───── Records for the task

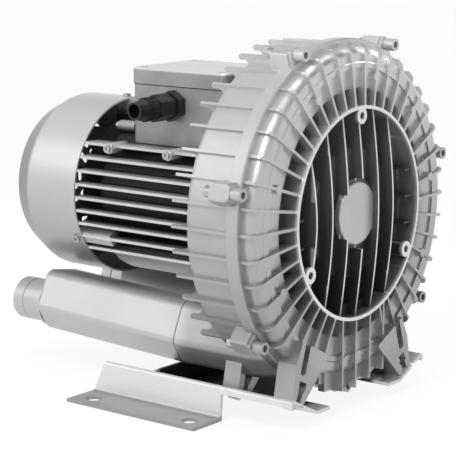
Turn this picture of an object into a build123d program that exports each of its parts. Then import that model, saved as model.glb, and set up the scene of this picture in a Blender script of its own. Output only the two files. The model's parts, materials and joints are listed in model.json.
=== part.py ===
from build123d import *
import math
import os

os.makedirs("parts", exist_ok=True)

# Side channel blower. Lengths in mm, angles in degrees.
# Built round the shaft line (Y), y = 0 at the front edge of the cover ring, then lifted on to the floor.

# --- where the machine stands -------------------------------------------------
AXIS_HEIGHT = 181.5       # shaft line above the floor
FOOT_MID_Y = 149.75       # middle of the four foot holes, behind the front ring
FOOT_PITCH_X = 260.0      # foot holes, across
FOOT_PITCH_Y = 115.0      # foot holes, along the shaft
FOOT_HOLE_R = 7.5         # foot hole radius

# --- blower casing ------------------------------------------------------------
RIB_R = 152.0             # outside of the cooling ribs
BODY_R = 148.5            # outside of the drum between the ribs
BAND_R = 155.5            # outside of the split flange band
RING_R = 97.0             # outside of the front ring
RING_WALL = 3.0           # wall of the front ring
SPLIT_Y = 25.0            # parting plane of cover and housing
BAND_T = 6.0              # half of the band on each side of the parting plane
HOUSING_REAR_Y = 84.0     # rear wall of the drum
RIB_REAR_Y = 95.4         # rear tips of the ribs
RIB_COUNT = 42            # rib positions round the casing
RIB_T = 2.6               # rib thickness
LUG_COUNT = 7             # casing screws
LUG_T = 19.0              # housing block under each casing screw
LUG_R = 161.5             # radius of the casing screws
CASING_SCREW_R = 2.9      # casing screw radius
CHANNEL_R_IN = 115.0      # side channel, inner radius
CHANNEL_R_OUT = 143.5     # side channel, outer radius
CHANNEL_FRONT_Y = 13.0    # bottom of the front channel
CHANNEL_REAR_Y = 79.0     # bottom of the rear channel
COVER_BOSS_R = 88.0       # three tapped bosses inside the ring
COVER_BOSS_TAP_R = 3.4    # tapped hole in those bosses

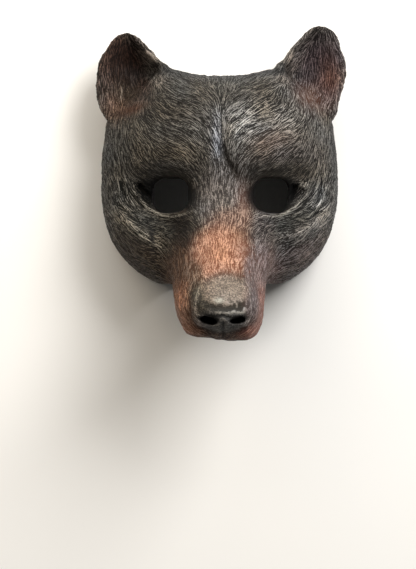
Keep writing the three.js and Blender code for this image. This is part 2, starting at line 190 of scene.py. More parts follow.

──────────

◆ **Goal**: Write out the entries above word for word.

◆ **Response to the task**:
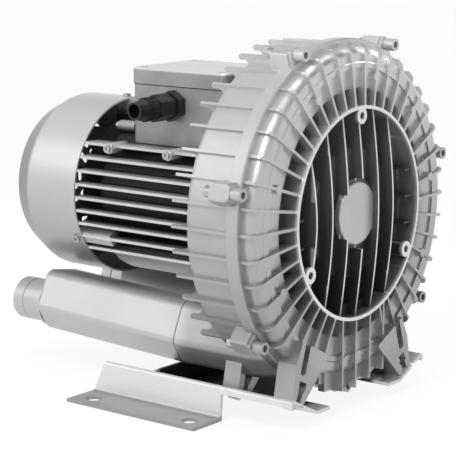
Turn this picture of an object into a build123d program that exports each of its parts. Then import that model, saved as model.glb, and set up the scene of this picture in a Blender script of its own. Output only the two files. The model's parts, materials and joints are listed in model.json.
=== part.py ===
from build123d import *
import math
import os

os.makedirs("parts", exist_ok=True)

# Side channel blower. Lengths in mm, angles in degrees.
# Built round the shaft line (Y), y = 0 at the front edge of the cover ring, then lifted on to the floor.

# --- where the machine stands -------------------------------------------------
AXIS_HEIGHT = 181.5       # shaft line above the floor
FOOT_MID_Y = 149.75       # middle of the four foot holes, behind the front ring
FOOT_PITCH_X = 260.0      # foot holes, across
FOOT_PITCH_Y = 115.0      # foot holes, along the shaft
FOOT_HOLE_R = 7.5         # foot hole radius

# --- blower casing ------------------------------------------------------------
RIB_R = 152.0             # outside of the cooling ribs
BODY_R = 148.5            # outside of the drum between the ribs
BAND_R = 155.5            # outside of the split flange band
RING_R = 97.0             # outside of the front ring
RING_WALL = 3.0           # wall of the front ring
SPLIT_Y = 25.0            # parting plane of cover and housing
BAND_T = 6.0              # half of the band on each side of the parting plane
HOUSING_REAR_Y = 84.0     # rear wall of the drum
RIB_REAR_Y = 95.4         # rear tips of the ribs
RIB_COUNT = 42            # rib positions round the casing
RIB_T = 2.6               # rib thickness
LUG_COUNT = 7             # casing screws
LUG_T = 19.0              # housing block under each casing screw
LUG_R = 161.5             # radius of the casing screws
CASING_SCREW_R = 2.9      # casing screw radius
CHANNEL_R_IN = 115.0      # side channel, inner radius
CHANNEL_R_OUT = 143.5     # side channel, outer radius
CHANNEL_FRONT_Y = 13.0    # bottom of the front channel
CHANNEL_REAR_Y = 79.0     # bottom of the rear channel
COVER_BOSS_R = 88.0       # three tapped bosses inside the ring
COVER_BOSS_TAP_R = 3.4    # tapped hole in those bosses

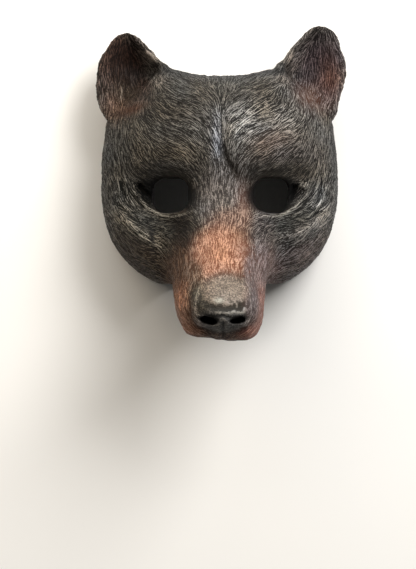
Keep writing the three.js and Blender code for this image. This is part 2, starting at line 190 of scene.py. More parts follow.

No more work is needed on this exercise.